4. M. A... fait valoir que les autorités autrichiennes ont rejeté sa demande d'asile et émis à son encontre une décision d'obligation de quitter le territoire et qu'en cas de transfert vers l'Autriche, il sera reconduit en Afghanistan où il encourt des risques pour sa vie, notamment eu égard à la violence extrême qui sévit dans ce pays alors qu'il n'existe pas en Autriche d'équivalent de la protection subsidiaire dont il pourrait bénéficier en France. Il ne ressort toutefois pas des pièces du dossier que M. A... aurait épuisé les voies de recours contre les décisions le concernant en Autriche. Par ailleurs, à supposer même que la demande d'asile de M. A... aurait été définitivement rejetée par les autorité autrichiennes, il ne ressort d'aucune des pièces du dossier qu'une décision d'éloignement, devenue définitive, aurait été prise à son encontre par les autorités autrichiennes, ni qu'il ne serait pas en mesure de faire valoir devant ces mêmes autorités, responsables de l'examen de sa demande d'asile et qui ont accepté sa reprise en charge, tout élément nouveau relatif à l'évolution de sa situation personnelle et à la situation de conflit qui prévaut en Afghanistan.
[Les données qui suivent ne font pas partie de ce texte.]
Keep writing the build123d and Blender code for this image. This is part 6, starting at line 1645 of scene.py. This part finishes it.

M. A... ne peut utilement se prévaloir de la circonstance, à la supposer établie, qu'il ne pourrait bénéficier en Autriche d'un statut équivalent à celui qui lui serait reconnu au titre de la protection subsidiaire dès lors que le règlement n° 604/2013 du 26 juin 2013 est " fondé sur l'application intégrale et globale de la convention de Genève du 28 juillet 1951 relative au statut des réfugiés " dont ne relève pas la protection subsidiaire. Par suite, c'est à tort que, pour annuler la décision de transfert en litige et, par voie de conséquence, l'arrêté du même jour portant assignation à résidence, le premier juge s'est fondé sur le motif tiré de ce que, en ne faisant pas application des dispositions du 1 de l'article 17 du règlement (UE) n° 604/2013, le préfet du Rhône a commis une erreur manifeste d'appréciation.

5. Il appartient toutefois à la cour, saisie de l'ensemble du litige par l'effet dévolutif de l'appel, d'examiner les autres moyens invoqués par M. A....
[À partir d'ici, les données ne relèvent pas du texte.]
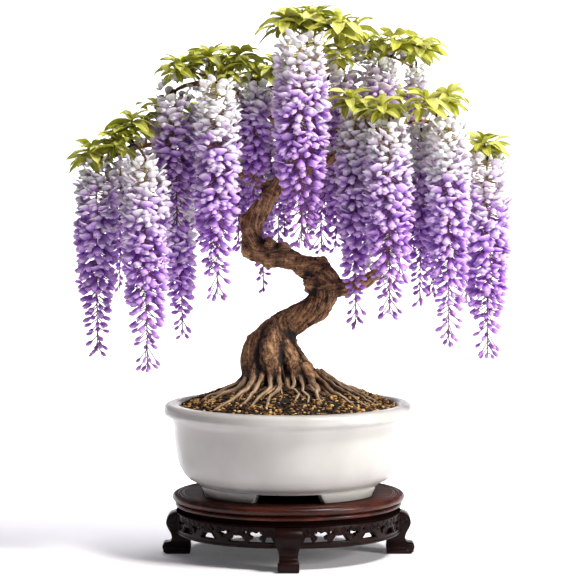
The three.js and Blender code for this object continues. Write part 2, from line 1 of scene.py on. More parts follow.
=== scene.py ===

6. En premier lieu, aux termes de l'article 4 du règlement (UE) n° 604-2013 du 26 juin 2013 : " 1. Dès qu'une demande de protection internationale est introduite au sens de l'article 20, paragraphe 2, dans un État membre, ses autorités compétentes informent le demandeur de l'application du présent règlement et notamment : a) des objectifs du présent règlement (...) b) des critères de détermination de l'État membre responsable, de la hiérarchie de ces critères au cours des différentes étapes de la procédure et de leur durée (...) 2. Les informations visées au paragraphe 1 sont données par écrit, dans une langue que le demandeur comprend ou dont on peut raisonnablement supposer qu'il la comprend. Les États membres utilisent la brochure commune rédigée à cet effet en vertu du paragraphe 3. Si c'est nécessaire à la bonne compréhension du demandeur, les informations lui sont également communiquées oralement, par exemple lors de l'entretien individuel (...) ". Il résulte de ces dispositions que le demandeur d'asile auquel l'administration entend faire application du règlement du 26 juin 2013 doit se voir remettre, dès le moment où le préfet est informé de ce qu'il est susceptible d'entrer dans le champ d'application de ce règlement, et en tout état de cause en temps utile, une information complète sur ses droits, par écrit et dans une langue qu'il comprend.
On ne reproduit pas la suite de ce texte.